Empty shelves plagued retailers during the height of the pandemic. Now, they face the opposite problem — too much inventory.
As customers gravitate toward spending more on services and necessities, stores like Target have grown desperate to shed the expensive and bulky backlogs of furniture and home electronics.
Minneapolis-based Target Corp. said Tuesday it will slash prices, cancel vendor orders and take other steps to cut its bloated inventory, moves that will lower its profit more than executives thought just three weeks ago.
The aggressive actions are a signal of just how difficult it has been for retailers to adjust to swings in consumer behavior.
"Over the past several weeks, we've continued to assess the broader retail environment and I think it's no secret right now based on what's been reported, the level of inventory across all retail is pretty high," said Michael Fiddelke, Target's chief financial officer.

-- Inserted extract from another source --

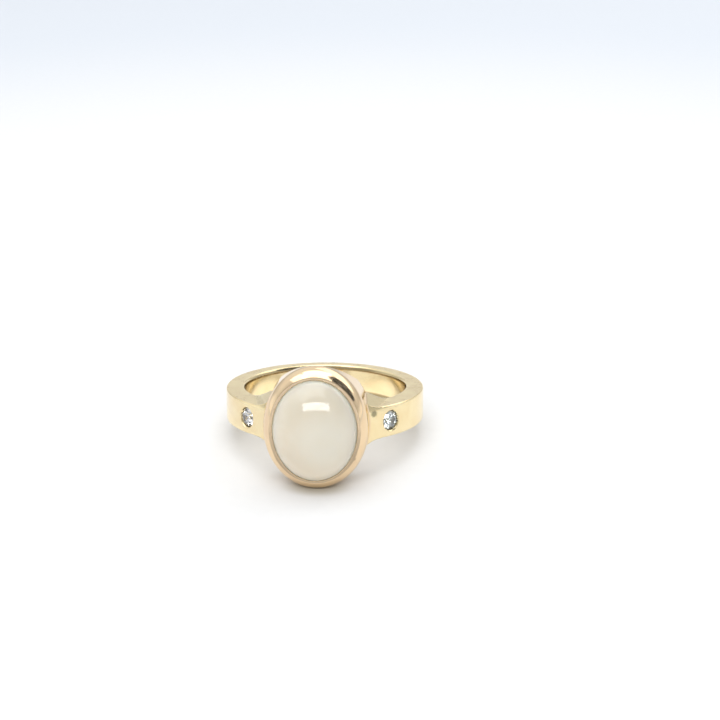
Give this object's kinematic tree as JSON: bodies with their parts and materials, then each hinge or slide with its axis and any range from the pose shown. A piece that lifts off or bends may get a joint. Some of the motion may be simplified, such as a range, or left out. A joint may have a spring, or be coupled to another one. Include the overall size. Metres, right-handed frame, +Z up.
{
  "type": "moonstone ring",
  "caption": "Gold finger ring lying on its side, with an oval cream moonstone cabochon in a smooth bezel and a small round brilliant flush set in each shoulder of its flat band.",
  "frame": {"origin": "on the surface that the ring lies on, under the middle of its bounding box", "axes": "+Z up, the moonstone faces -Y, +X runs across the ring; the finger's axis leans back from +Z towards +Y by about 12.6 degrees, as the ring rests on the bezel's lower end and the back of the band"},
  "size_m": [0.0212, 0.025, 0.0125],
  "materials": {
    "gold": "pale yellow gold, satin on the side faces and polished on the outer face and the bezel, with fine wear",
    "moonstone": "polished milky cream moonstone, translucent, with a soft glow",
    "brilliant": "clear colourless round brilliant, polished facets"
  },
  "bodies": {
    "root": {"band_and_bezel": "gold", "moonstone": "moonstone", "side_stone_left": "brilliant", "side_stone_right": "brilliant"}
  },
  "joints": []
}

The strategy adjustments could provide relief to customers looking for deals on items like TVs, furniture and kitchen appliances as Target tries to push them out the door to make way for better-selling merchandise. But other prices across the store could gradually tick up as Target and other retailers compensate for higher costs.
The Minneapolis-based retailer revealed when it announced its latest quarterly results on May 18 that its inventory soared 43% in the February-through-April period.
At the time, executives said they expected the company's operating margin rate for the second quarter to be around the same 5.3% it saw in the first quarter of the year. With the more aggressive actions needed to reduce inventory, they now think the operating margin rate will be around 2%.